Bill Perkins

No. 20, 33, 30
- Position: Running back

Personal information
- Born: January 12, 1940 Jersey City, New Jersey, U.S.
- Died: February 5, 2016 (aged 76) Teaneck, New Jersey, U.S.
- Listed height: 6 ft 2 in (1.88 m)
- Listed weight: 225 lb (102 kg)

Career information
- High school: Jersey City (NJ) Snyder
- College: Iowa
- NFL draft: 1963 (12th round, 160th overall pick)

Career history
- Dallas Cowboys (1963)*; New York Jets (1963); Jersey City Giants (1964); Newark Bears (1965); Jersey Jets (1965-1966); Westchester Bulls (1967); Bridgeport Jets (1968);
- * Offseason or practice squad member only

Career AFL statistics
- Rushing yards: 8
- Rushing average: 2.7
- Return yards: 55
- Stats at Pro Football Reference

= Bill Perkins (American football) =

American football player (1940–2016)

William Osborne Perkins II (January 12, 1940 – February 5, 2016) was a criminal defense attorney who served two terms in the New Jersey General Assembly and also played in four games as a running back for the New York Jets.

==Biography==
===Early life===
Perkins was born in Jersey City, New Jersey, to Eva Trotman Perkins and William Osborne Perkins.
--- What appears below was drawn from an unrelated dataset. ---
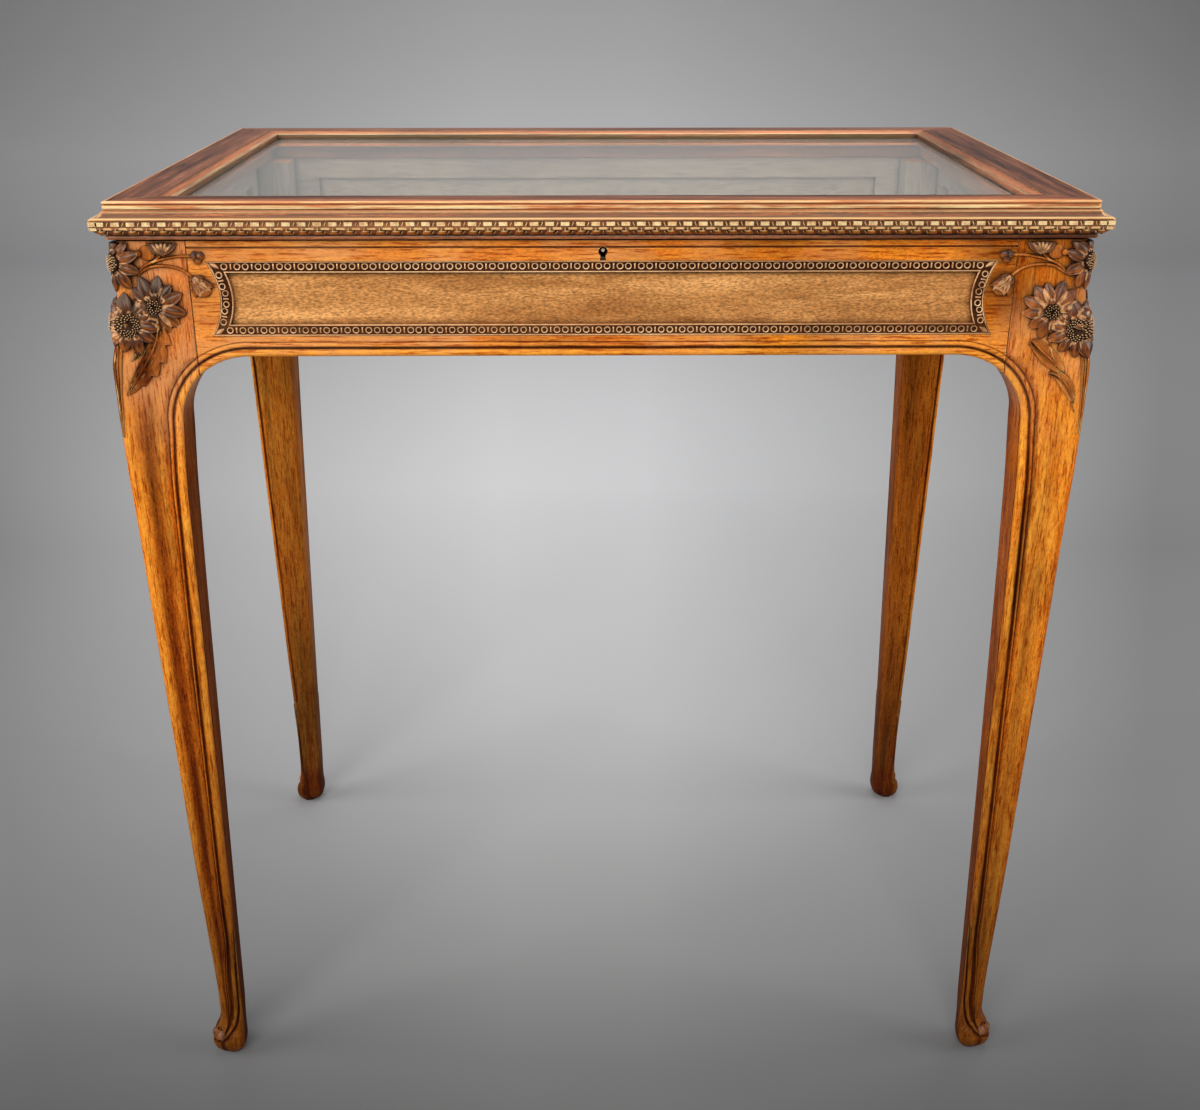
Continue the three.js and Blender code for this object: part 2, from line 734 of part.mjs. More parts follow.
function hingeLeaf(centre, upper) {
  const start = centre - hingeLength / 2;
  const plateLow = upper ? lidBottom : caseTop - leafThickness;
  const inner = pinBack - leafWidth;
  const end = start + hingeLength;
  const plate = boxBetween([start, inner, plateLow], [end, pinBack, plateLow + leafThickness]);
  const pitch = hingeLength / knuckleCount;
  const knuckles = [];
  const reliefs = [];
  for (let i = 0; i < knuckleCount; i++) {
    const from = start + i * pitch;
    const mine = (i % 2 === 1) === upper;
    if (mine) {
      const ends = [from + fitGap / 2, from + pitch - fitGap / 2];
      knuckles.push(rodAlongX(knuckleRadius, ...ends, pinBack, pinHeight));
    } else {
      const wide = knuckleRadius + fitGap;
      reliefs.push(boxBetween(
        [from - fitGap / 2, pinBack - wide, plateLow - overrun],
        [from + pitch + fitGap / 2, pinBack + overrun, plateLow + leafThickness + overrun],
      ));
    }
  }
  const boreEnds = [start - overrun, end + overrun];
  const bore = rodAlongX(pinRadius + pinClearance, ...boreEnds, pinBack, pinHeight);
  const solid = toGeometry(reliefs.reduce((body, cut) => body.subtract(toSolid(cut)), toSolid(plate)));
  return shapedBy(solid, { joins: knuckles, cuts: [bore] });
}

function hingePin(centre) {
  const start = centre - hingeLength / 2;
  const end = start + hingeLength;
  const shank = rodAlongX(pinRadius, start, end, pinBack, pinHeight);
  const head = (from, to) => rodAlongX(pinHeadRadius, from, to, pinBack, pinHeight);
  return shapedBy(shank, {
    joins: [head(start - pinHeadLength, start), head(end, end + pinHeadLength)],
  });
}

for (const [name, centre] of [["left", hingeCentres[0]], ["right", hingeCentres[1]]]) {
  addPiece(`hinge_lower_leaf_${name}`, hingeLeaf(centre, false), brass);
  addPiece(`hinge_upper_leaf_${name}`, hingeLeaf(centre, true), brass);
  addPiece(`hinge_pin_${name}`, hingePin(centre), brass);
}

// Box lock in the front apron, drawn like the apron with its outer face on Y = 0

const lockPlace = { y: -halfDepth };
const stapleMiddle = lockFront + lockDepth / 2;
const boltLow = lockLow + lockWall + fitGap;

function lockCase() {
  const low = [-lockHalfLength, lockFront, lockLow];
  const shell = boxBetween(low, [lockHalfLength, apronThickness, caseTop]);
  const hollow = boxBetween(
    [-lockHalfLength + lockWall, lockFront + lockWall, lockLow + lockWall],
    [lockHalfLength - lockWall, apronThickness + overrun, caseTop - selvedgeThickness],
  );
  const slots = [-1, 1].map((side) => {
    const centre = (side * stapleSpread) / 2;
    const wide = stapleThickness / 2 + looseGap;
    const deep = stapleWidth / 2 + looseGap;
    const under = caseTop - selvedgeThickness - overrun;
    const slotHigh = [centre + wide, stapleMiddle + deep, caseTop + overrun];
    return boxBetween([centre - wide, stapleMiddle - deep, under], slotHigh);
  });
  const keyway = keyhole(lockFront - overrun, lockFront + lockWall + overrun);
  return shapedBy(shell, { cuts: [hollow, ...slots, keyway] });
}

function lockCap() {
  const edge = lockWall + fitGap;
  const plate = boxBetween(
    [-lockHalfLength + edge, apronThickness - lockWall, lockLow + edge],
    [lockHalfLength - edge, apronThickness, caseTop - selvedgeThickness - fitGap],
  );
  const drillPin = rodAlongY(drillPinRadius, apronThickness - drillPinLength, apronThickness, 0, keyHeight);
  return shapedBy(plate, { joins: [drillPin] });
}

const fingerHigh = caseTop - selvedgeThickness - fitGap;
const fingerLow = fingerHigh - boltFingerHeight;

// Bolt plate: a bar along the bottom, with an upright and a finger for each staple
function lockBolt() {
  const staples = [-stapleSpread / 2, stapleSpread / 2].map((centre) => centre - stapleThickness / 2);
  const uprights = staples.map((edge) => edge - fitGap - boltThrow);
  const barTop = boltLow + boltBarHeight;
  const [farUpright, nearUpright] = uprights;
  const outline = [
    [farUpright - boltUprightWidth, boltLow],
    [nearUpright, boltLow],
    [nearUpright, fingerLow],
    [staples[1] - fitGap, fingerLow],
    [staples[1] - fitGap, fingerHigh],
    [nearUpright - boltUprightWidth, fingerHigh],
    [nearUpright - boltUprightWidth, barTop],
    [talonWidth / 2, barTop],
    [talonWidth / 2, barTop - talonDepth],
    [-talonWidth / 2, barTop - talonDepth],
    [-talonWidth / 2, barTop],
    [farUpright, barTop],
    [farUpright, fingerLow],
    [staples[0] - fitGap, fingerLow],
    [staples[0] - fitGap, fingerHigh],
    [farUpright - boltUprightWidth, fingerHigh],
  ];
  return slabAcross(outline, stapleMiddle - boltThickness / 2, stapleMiddle + boltThickness / 2);
}

// Link plate in the lid, with two staples that the bolt's fingers pass through
function linkPlate() {
  const plate = boxBetween(
    [-lockHalfLength, lockFront, lidBottom],
    [lockHalfLength, apronThickness, lidBottom + selvedgeThickness],
  );
  const staples = [];
  const eyes = [];
  for (const side of [-1, 1]) {
    const centre = (side * stapleSpread) / 2;
    const from = centre - stapleThickness / 2;
    const to = centre + stapleThickness / 2;
    staples.push(boxBetween(
      [from, stapleMiddle - stapleWidth / 2, caseTop - stapleDrop],
      [to, stapleMiddle + stapleWidth / 2, lidBottom + selvedgeThickness / 2],
    ));
    const eye = boltThickness / 2 + fitGap;
    eyes.push(boxBetween(
      [from - overrun, stapleMiddle - eye, fingerLow - fitGap],
      [to + overrun, stapleMiddle + eye, fingerHigh + fitGap],
    ));
  }
  return shapedBy(plate, { joins: staples, cuts: eyes });
}

addPiece("lock_case", lockCase(), steel, lockPlace);
addPiece("lock_cap", lockCap(), brass, lockPlace);
addPiece("lock_bolt", lockBolt(), steel, lockPlace);
addPiece("lock_link_plate", linkPlate(), brass, lockPlace);

export default table;
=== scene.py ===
# %% [markdown]
# # A collectors display table, finished in Blender
# The table is a shallow glazed case on four carved legs. Its joints, lid and lock come from the
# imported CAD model. This lesson adds what a solid model leaves out: fine mouldings, carving,
# ornament, screws and the finish of old waxed walnut.

# %% Load the frame
import math
import bmesh
import bpy
import numpy as np
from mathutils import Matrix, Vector


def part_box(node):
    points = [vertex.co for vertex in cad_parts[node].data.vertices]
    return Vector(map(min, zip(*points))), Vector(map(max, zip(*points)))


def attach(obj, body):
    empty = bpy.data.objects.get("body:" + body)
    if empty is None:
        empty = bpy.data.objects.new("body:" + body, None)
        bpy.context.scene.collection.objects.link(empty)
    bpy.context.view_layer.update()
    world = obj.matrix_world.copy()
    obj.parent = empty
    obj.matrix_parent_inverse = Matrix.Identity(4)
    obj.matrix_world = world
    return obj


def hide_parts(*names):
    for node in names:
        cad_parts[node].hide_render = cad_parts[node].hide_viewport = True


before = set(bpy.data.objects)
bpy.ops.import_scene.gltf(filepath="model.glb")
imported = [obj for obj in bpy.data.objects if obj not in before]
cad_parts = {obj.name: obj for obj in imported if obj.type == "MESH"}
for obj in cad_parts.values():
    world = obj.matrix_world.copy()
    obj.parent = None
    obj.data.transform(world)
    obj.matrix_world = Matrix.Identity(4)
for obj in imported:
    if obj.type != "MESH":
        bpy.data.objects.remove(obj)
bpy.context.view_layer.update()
MM = 0.001

# %% [markdown]
# ## The camera
# The photograph looks down on the table by about 23 degrees, from a little more than a metre away.
# Its vanishing lines give the lens and the place, so the camera is set from numbers, not by eye.

# %% Set the camera
def put(name, data):
    """Adds an object to the scene"""
    thing = bpy.data.objects.new(name, data)
    bpy.context.scene.collection.objects.link(thing)
    return thing

camera_data = bpy.data.cameras.new("camera")
camera_data.lens = 43.45
camera_data.sensor_width = 36
camera = put("camera", camera_data)
camera.location = (-0.013, -1.292, 0.948)
camera.rotation_euler = (math.radians(67.26), 0, math.radians(-0.58))
bpy.context.scene.camera = camera
print("lens", camera_data.lens, "mm")

# %% [markdown]
# ## Small helpers for node trees
# A few helpers keep the node trees readable. An output can be added and multiplied like a number.
# One function makes a group with named sockets, one adds a node and fills its sockets, and the
# others blend colours, map one range onto another, and fetch a noise.

# %% Helpers for node trees
class Value:
    """An output of a node, which can be written in sums"""
    def __init__(self, socket):
        self.socket = socket
    def __add__(self, other):
        return maths("ADD", self, other)
    def __sub__(self, other):
        return maths("SUBTRACT", self, other)
    def __rsub__(self, other):
        return maths("SUBTRACT", other, self)
    def __mul__(self, other):
        return maths("MULTIPLY", self, other)

class Node:
    """A node whose outputs are picked by name or number"""
    def __init__(self, node):
        self.node = node
    def __getitem__(self, key):
        return Value(self.node.outputs[key])

def feed(node, **values):
    """Fills sockets by name, with _ for a space, or by number as i0, i1"""
    for key, value in values.items():
        numbered = key[0] == "i" and key[1:].isdigit()
        socket = node.inputs[int(key[1:]) if numbered else key.replace("_", " ")]
        if isinstance(value, Value):
            node.id_data.links.new(value.socket, socket)
        else:
            socket.default_value = value

def add_node(tree, kind, settings=None, **values):
    node = tree.nodes.new(kind)
    for key, value in (settings or {}).items():
        setattr(node, key, value)
    feed(node, **values)
    return Node(node)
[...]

His mother died when he was a boy and his father remarried. He graduated from Henry Snyder High School in 1959, where he practiced football and track & field.

===College football===
Perkins accepted a football scholarship from the University of Iowa. As a junior, he played fullback, registering 62 carries for 380 yards (led the team) and 2 rushing touchdowns. His 6.1-yard average led the team and was second in the Big Ten Conference. As a senior, he was third on the team with 48 carries for 237 yards (4.0-yard avg.) and no touchdowns. He finished his college career with 110 carries for 617 yards, a 5.6-yard average and 2 rushing touchdowns.
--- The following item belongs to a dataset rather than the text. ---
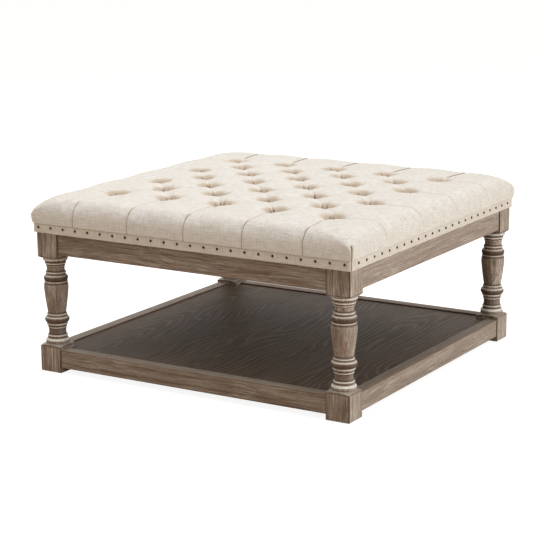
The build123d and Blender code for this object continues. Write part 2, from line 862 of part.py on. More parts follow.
def glide_form():
    """A nylon glide: a disc with an eased rim, and the pin that holds it in the leg."""
    with BuildPart() as glide:
        Cylinder(glide_radius, glide_height, align=(Align.CENTER, Align.CENTER, Align.MIN))
        chamfer(glide.faces().sort_by(Axis.Z)[0].edges(), glide_edge)
        with Locations((0, 0, glide_height)):
            Cylinder(glide_pin_radius, glide_pin_length, align=(Align.CENTER, Align.CENTER, Align.MIN))
    return glide.part


dowel = peg_form(dowel_radius, dowel_length)
dowel_hole = peg_form(dowel_radius + fit_clearance, dowel_length + 2 * fit_clearance)
nail = nail_form()

# Legs, rails, cleats and corner blocks: one of each kind, turned to its four places
leg = leg_form()
apron = apron_form()
shelf_rail = shelf_rail_form()
cleat = cleat_form()
corner_block = corner_block_form()
for turn in turns:
    write_turned(f"leg_{corner_names[turn]}", leg, turn)
    write_turned(f"apron_{side_names[turn]}", apron, turn)
    write_turned(f"shelf_rail_{side_names[turn]}", shelf_rail, turn)
    write_turned(f"shelf_cleat_{side_names[turn]}", cleat, turn)
    write_turned(f"corner_block_{corner_names[turn]}", corner_block, turn)
    write(f"top_frame_{side_names[turn]}", top_frame_form(turn))
    write_group(f"nails_{side_names[turn]}", nail, nail_seats(turn, hem_outer))

# Shelf
write("shelf_panel", shelf_panel_form())
write("shelf_bearer", bearer_form())

# Cushion
write("deck_slat_left", slat_form(-1))
write("deck_slat_right", slat_form(1))
write("deck_board", deck_form())
write("dust_cover", dust_cover_form())
write(
    "edge_padding",
    ring_form(
        edge_padding_outer, corner_radius, edge_padding_inner, frame_corner_radius, deck_bottom, deck_top
    ),
)
write("cover_hem", hem_form())
write("foam_pad", foam_form())
write("cushion_cover", cushion_form())
with BuildPart() as tuft_ties:
    add([tie_form(x, y) for x, y in tuft_places()])
write("tuft_ties", tuft_ties.part)
write("tie_washers", tie_washers_form())

# Fasteners and glides
write_group("hanger_bolts", bolt_form(), [bolt_seat(turn) for turn in turns])
write_group("hanger_washers", bolt_washer_form(), [bolt_seat(turn) for turn in turns])
write_group("hanger_nuts", bolt_nut_form(), [bolt_seat(turn) for turn in turns])
write_group("corner_block_screws", screw_form(apron_screw_length), every(apron_screw_seats))
write_group("top_fixing_screws", screw_form(fixing_screw_length), every(fixing_seats))
write_group("deck_screws", screw_form(deck_screw_length), every(deck_screw_seats))
write_group("frame_screws", screw_form(frame_screw_length), every(frame_screw_seats, (0, 2)))
write_group("cleat_screws", screw_form(cleat_screw_length), every(cleat_screw_seats))
write_group("panel_screws", screw_form(panel_screw_length), every(panel_screw_seats) + bearer_screw_seats())
for name, line, heights in (
    ("apron_dowels", apron_line, apron_dowel_heights),
    ("shelf_rail_dowels", shelf_rail_line, shelf_dowel_heights),
):
    ends = [(turn, end) for turn in turns for end in (-1, 1)]
    write_group(name, dowel, [place for turn, end in ends for place in rail_end_seats(turn, end, line, heights)])
write_group("foot_glides", glide_form(), [Plane(origin=(*turned(turn, -leg_axis, -leg_axis), 0)) for turn in turns])
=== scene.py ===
import math

import bpy
import numpy as np
from mathutils import Matrix, Vector, noise as value_noise


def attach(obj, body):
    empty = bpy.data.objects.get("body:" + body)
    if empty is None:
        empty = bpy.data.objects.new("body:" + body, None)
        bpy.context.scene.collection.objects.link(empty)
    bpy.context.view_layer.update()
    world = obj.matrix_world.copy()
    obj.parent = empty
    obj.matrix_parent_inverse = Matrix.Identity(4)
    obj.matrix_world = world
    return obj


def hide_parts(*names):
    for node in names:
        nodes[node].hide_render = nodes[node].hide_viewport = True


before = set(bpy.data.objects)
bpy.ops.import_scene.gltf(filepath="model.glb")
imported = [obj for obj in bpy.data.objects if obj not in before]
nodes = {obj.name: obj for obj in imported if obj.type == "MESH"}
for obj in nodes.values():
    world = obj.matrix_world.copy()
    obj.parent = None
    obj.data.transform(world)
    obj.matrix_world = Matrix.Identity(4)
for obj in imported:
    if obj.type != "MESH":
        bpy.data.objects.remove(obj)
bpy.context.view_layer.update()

# Sizes are in metres. Those of the cushion are the ones that its solids have.
edge = 0.486  # fullest part of the sides
seam_draw = 0.0025  # how far the sides draw in at the seam
seam_z, full_z, edge_z = 0.410, 0.433, 0.476  # the seam, the fullest part and the top's edge
crown_rise = 0.008
puff_rise = 0.0014
shoulder_width = 0.043
side_corner, top_corner = 0.004, 0.080  # corner radii of the sides and of the top
corner_start = 0.36  # where the corners of the top begin to round
straight = 0.35  # the part of each side beyond which the corners begin to turn
curl_length, curl_draw = 0.0022, 0.0016  # the cloth curls in over its last stretch before the seam
top_half = edge - shoulder_width

# Tufts: rows of five and of four by turns
tuft_x, tuft_y = 0.332, 0.303
pitch_x, pitch_y = tuft_x / 4, tuft_y / 3
tufts = np.array([
    (pitch_x * column, pitch_y * row)
    for row in range(-3, 4)
    for column in range(-4, 5)
    if (column + row + 1) % 2 == 0
])
tuft_depth, tuft_reach = 0.0215, 0.050
tuft_core = 0.002  # the flat of a tuft, under its knot
tuft_field = 0.08  # nothing of a tuft shows beyond this distance
pit_width, pit_share = 0.60, 0.66  # the steep pit in the dish: its share of the width and of the depth

# What runs out from each tuft. Pairs are the lowest and the highest values of a random draw.
run_out = 0.014  # where its valleys and creases begin to fade
valley_turn, valley_depth, valley_length, valley_width = 0.12, (0.0036, 0.0056), 0.038, 0.0090
line_turn, line_depth, line_length, line_width = 0.2, (0.0020, 0.0034), 0.022, 0.0021
line_tone, line_dark = (0.95, 1.2), 0.0030
crease_count, crease_turn = 11, 0.34
crease_depth, crease_length, crease_width = (0.0006, 0.0030), (0.014, 0.024), (0.0018, 0.0026)
crease_dark = 0.0024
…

===Professional football===
Perkins was selected by the Dallas Cowboys in the 12th round (160th overall) of the 1963 NFL draft. He was waived in September due to an injury and was signed to the New York Jets' taxi squad. On November 1, he was promoted to the regular roster. He was a backup halfback and kickoff returner and played in 4 games. He was released on September 8, 1964.

===Law and political career===
Perkins enrolled in Seton Hall Law School in 1965 and graduated in 1968. While attending law school he played football for the Westchester Bulls of the Atlantic Coast Football League. He formed his law office in 1970 in Jersey City as a criminal defense attorney. He represented Bayonne and Jersey City (the 31st district) in the New Jersey General Assembly from 1974 to 1978. He was a member of the American Council of Young Political Leaders and traveled to the Soviet Union. He was the first African American president of the Hudson County Bar Association. He was disbarred by the Supreme Court of New Jersey in 2000 by consent.

===Other activities===
Perkins was also an assistant football coach at Saint Peter's University. From 2001 to 2010, he was the assistant director for the New Jersey Recreation Department.

==Personal life==
His uncle was Don Perkins, who also played running back in the NFL. He was fluent in English, Spanish, Russian, French, and Polish.

On February 5, 2016, Perkins died in Teaneck, New Jersey, survived by four children, including hedge fund manager Bill Perkins.